- _REQUIREMENT_
Copy these lines exactly and nothing else: from the line holding "Write part 2" to the line holding "FULL_DEPTH_FROM = 0.77", both lines included.

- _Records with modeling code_

<<<<

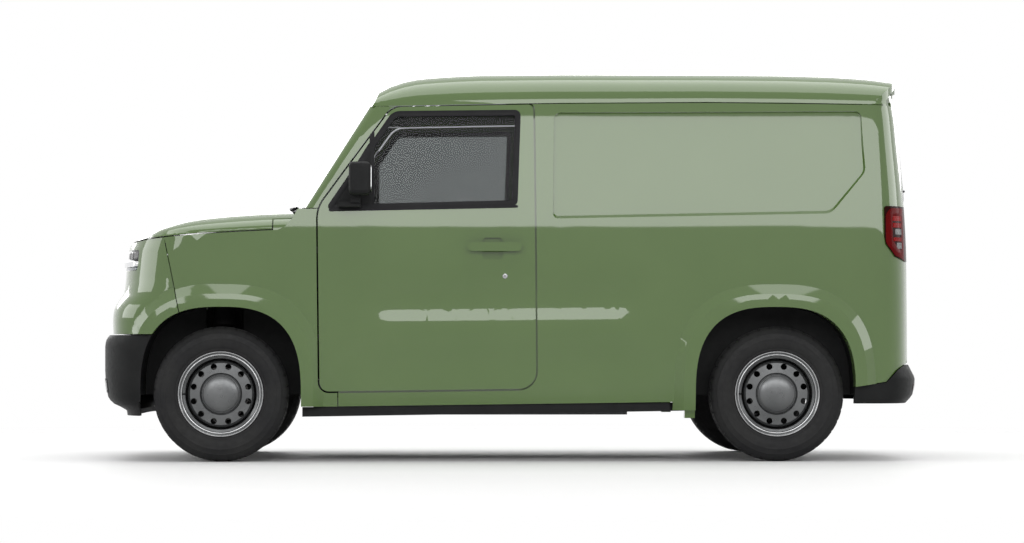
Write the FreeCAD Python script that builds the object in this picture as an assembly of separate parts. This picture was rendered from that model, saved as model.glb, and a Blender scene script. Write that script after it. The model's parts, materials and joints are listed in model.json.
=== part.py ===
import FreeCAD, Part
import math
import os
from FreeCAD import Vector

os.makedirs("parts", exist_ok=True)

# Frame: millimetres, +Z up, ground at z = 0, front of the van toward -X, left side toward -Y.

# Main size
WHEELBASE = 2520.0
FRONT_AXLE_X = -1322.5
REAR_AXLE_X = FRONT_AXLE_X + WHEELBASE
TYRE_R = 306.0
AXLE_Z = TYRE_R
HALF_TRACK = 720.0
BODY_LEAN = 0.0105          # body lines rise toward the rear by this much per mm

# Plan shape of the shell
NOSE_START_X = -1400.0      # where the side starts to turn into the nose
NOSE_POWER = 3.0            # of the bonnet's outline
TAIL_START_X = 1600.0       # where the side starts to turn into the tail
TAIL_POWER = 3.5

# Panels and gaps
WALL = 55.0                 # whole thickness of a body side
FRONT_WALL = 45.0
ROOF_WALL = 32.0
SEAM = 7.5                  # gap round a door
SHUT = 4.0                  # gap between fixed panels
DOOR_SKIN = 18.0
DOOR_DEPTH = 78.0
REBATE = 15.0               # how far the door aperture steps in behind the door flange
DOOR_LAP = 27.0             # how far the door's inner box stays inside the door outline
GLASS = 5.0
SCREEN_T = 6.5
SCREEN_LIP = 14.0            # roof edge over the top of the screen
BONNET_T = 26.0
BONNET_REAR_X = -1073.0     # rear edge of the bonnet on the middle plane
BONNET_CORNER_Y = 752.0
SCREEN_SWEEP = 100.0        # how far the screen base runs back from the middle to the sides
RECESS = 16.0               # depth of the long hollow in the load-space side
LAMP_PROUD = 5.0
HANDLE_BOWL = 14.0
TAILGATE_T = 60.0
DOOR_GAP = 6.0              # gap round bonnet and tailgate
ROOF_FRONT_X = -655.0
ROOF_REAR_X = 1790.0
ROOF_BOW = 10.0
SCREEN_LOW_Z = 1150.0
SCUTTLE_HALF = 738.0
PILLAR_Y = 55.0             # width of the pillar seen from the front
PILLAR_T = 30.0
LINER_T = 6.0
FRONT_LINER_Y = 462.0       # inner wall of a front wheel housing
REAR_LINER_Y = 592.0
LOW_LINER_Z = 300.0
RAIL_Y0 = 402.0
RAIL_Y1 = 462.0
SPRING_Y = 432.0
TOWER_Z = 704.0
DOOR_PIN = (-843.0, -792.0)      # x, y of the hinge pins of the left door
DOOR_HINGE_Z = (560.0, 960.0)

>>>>
<<<<

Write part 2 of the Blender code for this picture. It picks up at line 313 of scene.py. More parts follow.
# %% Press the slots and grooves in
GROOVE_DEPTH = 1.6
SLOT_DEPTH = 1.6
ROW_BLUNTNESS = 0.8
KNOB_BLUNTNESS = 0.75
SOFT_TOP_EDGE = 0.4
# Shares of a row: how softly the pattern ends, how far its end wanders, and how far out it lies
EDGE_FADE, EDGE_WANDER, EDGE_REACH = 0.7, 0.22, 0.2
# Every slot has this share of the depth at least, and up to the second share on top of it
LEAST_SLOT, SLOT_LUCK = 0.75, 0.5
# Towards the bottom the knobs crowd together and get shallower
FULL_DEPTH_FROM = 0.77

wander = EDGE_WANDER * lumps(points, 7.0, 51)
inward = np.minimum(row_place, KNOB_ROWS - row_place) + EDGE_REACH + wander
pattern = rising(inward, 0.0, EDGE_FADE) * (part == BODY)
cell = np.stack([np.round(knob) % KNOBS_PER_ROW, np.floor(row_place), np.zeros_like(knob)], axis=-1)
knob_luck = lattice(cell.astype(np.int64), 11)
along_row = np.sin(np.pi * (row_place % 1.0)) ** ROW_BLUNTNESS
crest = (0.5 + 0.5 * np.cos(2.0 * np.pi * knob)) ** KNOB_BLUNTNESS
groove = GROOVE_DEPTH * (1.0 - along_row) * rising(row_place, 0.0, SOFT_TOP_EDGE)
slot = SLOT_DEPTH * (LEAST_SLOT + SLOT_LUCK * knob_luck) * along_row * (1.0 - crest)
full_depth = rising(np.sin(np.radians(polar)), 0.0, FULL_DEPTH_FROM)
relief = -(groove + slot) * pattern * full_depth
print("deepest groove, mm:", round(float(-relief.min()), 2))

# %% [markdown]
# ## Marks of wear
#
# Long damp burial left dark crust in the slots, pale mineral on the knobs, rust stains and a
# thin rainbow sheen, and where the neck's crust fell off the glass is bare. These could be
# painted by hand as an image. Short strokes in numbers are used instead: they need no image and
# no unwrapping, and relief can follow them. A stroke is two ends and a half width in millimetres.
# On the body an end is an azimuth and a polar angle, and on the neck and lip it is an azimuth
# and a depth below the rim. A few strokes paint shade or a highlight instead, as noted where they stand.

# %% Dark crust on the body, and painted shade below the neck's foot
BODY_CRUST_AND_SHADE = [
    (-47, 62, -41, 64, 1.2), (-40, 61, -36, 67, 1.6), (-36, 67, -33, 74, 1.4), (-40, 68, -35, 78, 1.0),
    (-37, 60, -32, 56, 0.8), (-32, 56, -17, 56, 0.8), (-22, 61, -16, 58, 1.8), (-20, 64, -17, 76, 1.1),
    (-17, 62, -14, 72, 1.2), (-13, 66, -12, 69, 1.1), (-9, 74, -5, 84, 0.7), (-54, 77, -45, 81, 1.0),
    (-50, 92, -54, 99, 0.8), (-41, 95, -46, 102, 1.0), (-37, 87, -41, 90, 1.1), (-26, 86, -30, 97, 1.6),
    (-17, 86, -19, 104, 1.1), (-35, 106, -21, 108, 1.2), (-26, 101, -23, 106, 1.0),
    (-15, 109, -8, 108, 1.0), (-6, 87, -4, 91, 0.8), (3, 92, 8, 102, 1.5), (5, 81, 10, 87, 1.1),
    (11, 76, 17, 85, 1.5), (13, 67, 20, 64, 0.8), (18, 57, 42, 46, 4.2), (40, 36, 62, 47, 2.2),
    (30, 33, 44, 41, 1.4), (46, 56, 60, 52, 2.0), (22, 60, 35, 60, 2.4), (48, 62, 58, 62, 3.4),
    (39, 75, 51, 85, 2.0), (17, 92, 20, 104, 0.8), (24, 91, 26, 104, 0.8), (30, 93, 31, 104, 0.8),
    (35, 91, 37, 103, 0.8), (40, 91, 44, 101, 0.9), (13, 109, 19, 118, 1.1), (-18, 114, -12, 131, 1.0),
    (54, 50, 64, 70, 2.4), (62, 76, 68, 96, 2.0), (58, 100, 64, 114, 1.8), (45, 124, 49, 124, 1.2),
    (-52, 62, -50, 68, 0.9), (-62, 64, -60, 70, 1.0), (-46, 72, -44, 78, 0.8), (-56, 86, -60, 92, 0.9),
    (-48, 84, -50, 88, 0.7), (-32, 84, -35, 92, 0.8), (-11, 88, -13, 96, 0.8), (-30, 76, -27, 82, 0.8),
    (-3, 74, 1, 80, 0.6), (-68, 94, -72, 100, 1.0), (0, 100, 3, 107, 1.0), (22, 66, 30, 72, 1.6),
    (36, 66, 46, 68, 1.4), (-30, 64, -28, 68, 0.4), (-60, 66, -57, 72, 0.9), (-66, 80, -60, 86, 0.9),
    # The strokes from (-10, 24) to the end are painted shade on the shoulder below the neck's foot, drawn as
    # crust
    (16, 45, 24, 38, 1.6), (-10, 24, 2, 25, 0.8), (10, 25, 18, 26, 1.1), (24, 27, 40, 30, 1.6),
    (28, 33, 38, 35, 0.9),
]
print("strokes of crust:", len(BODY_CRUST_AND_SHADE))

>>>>
<<<<

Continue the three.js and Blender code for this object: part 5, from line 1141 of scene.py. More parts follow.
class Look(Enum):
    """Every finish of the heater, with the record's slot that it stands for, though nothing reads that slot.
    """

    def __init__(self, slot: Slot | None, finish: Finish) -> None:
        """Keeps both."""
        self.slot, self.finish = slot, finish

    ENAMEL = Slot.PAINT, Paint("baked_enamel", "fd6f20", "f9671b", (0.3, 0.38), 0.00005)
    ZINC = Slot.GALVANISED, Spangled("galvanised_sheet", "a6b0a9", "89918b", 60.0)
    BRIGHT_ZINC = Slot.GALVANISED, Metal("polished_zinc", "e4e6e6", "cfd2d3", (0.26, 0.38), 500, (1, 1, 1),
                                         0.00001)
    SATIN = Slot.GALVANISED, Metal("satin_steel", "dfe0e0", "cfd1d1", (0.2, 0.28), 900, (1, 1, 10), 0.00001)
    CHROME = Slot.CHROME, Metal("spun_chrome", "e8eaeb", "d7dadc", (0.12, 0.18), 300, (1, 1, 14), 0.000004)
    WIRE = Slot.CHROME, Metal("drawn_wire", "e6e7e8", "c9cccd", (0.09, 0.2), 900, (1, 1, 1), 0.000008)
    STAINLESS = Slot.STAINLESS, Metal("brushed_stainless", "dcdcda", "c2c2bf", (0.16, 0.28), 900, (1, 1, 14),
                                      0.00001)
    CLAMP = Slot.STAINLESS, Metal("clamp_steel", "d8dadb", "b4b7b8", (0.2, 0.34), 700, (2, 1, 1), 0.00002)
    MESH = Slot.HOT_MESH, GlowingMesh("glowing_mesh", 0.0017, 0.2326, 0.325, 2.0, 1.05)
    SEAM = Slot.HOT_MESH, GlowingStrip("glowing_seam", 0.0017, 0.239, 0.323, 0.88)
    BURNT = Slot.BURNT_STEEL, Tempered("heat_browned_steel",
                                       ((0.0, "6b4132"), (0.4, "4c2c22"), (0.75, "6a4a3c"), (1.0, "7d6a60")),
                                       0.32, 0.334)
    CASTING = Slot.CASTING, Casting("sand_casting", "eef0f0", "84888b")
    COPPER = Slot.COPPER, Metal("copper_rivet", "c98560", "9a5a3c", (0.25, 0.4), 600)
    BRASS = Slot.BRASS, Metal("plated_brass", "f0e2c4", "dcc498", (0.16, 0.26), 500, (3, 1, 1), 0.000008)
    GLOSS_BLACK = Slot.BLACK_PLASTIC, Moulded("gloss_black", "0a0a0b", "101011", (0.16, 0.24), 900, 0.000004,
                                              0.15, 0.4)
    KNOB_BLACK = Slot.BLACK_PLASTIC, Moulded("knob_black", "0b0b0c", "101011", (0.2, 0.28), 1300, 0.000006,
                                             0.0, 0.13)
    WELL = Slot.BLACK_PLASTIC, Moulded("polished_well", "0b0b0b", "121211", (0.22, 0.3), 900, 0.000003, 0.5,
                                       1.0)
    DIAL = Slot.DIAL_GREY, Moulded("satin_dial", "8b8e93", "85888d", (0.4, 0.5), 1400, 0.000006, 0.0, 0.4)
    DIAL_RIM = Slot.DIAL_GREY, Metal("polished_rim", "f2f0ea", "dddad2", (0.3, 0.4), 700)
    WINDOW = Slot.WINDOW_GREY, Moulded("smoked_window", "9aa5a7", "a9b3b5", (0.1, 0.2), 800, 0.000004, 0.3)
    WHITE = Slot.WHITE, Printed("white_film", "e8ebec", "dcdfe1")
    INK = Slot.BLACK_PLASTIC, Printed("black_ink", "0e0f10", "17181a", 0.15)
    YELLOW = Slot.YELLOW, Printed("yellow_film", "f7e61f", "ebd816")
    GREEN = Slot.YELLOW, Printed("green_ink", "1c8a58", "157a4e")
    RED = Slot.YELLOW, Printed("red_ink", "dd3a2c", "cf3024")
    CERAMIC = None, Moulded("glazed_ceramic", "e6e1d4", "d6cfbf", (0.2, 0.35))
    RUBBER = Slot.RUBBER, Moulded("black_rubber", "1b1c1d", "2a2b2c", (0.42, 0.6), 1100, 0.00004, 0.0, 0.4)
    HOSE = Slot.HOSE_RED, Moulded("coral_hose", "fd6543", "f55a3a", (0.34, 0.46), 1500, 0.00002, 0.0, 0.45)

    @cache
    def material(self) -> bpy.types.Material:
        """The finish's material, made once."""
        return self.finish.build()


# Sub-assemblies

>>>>

- _FULL ANSWER_
Write part 2 of the Blender code for this picture. It picks up at line 313 of scene.py. More parts follow.
# %% Press the slots and grooves in
GROOVE_DEPTH = 1.6
SLOT_DEPTH = 1.6
ROW_BLUNTNESS = 0.8
KNOB_BLUNTNESS = 0.75
SOFT_TOP_EDGE = 0.4
# Shares of a row: how softly the pattern ends, how far its end wanders, and how far out it lies
EDGE_FADE, EDGE_WANDER, EDGE_REACH = 0.7, 0.22, 0.2
# Every slot has this share of the depth at least, and up to the second share on top of it
LEAST_SLOT, SLOT_LUCK = 0.75, 0.5
# Towards the bottom the knobs crowd together and get shallower
FULL_DEPTH_FROM = 0.77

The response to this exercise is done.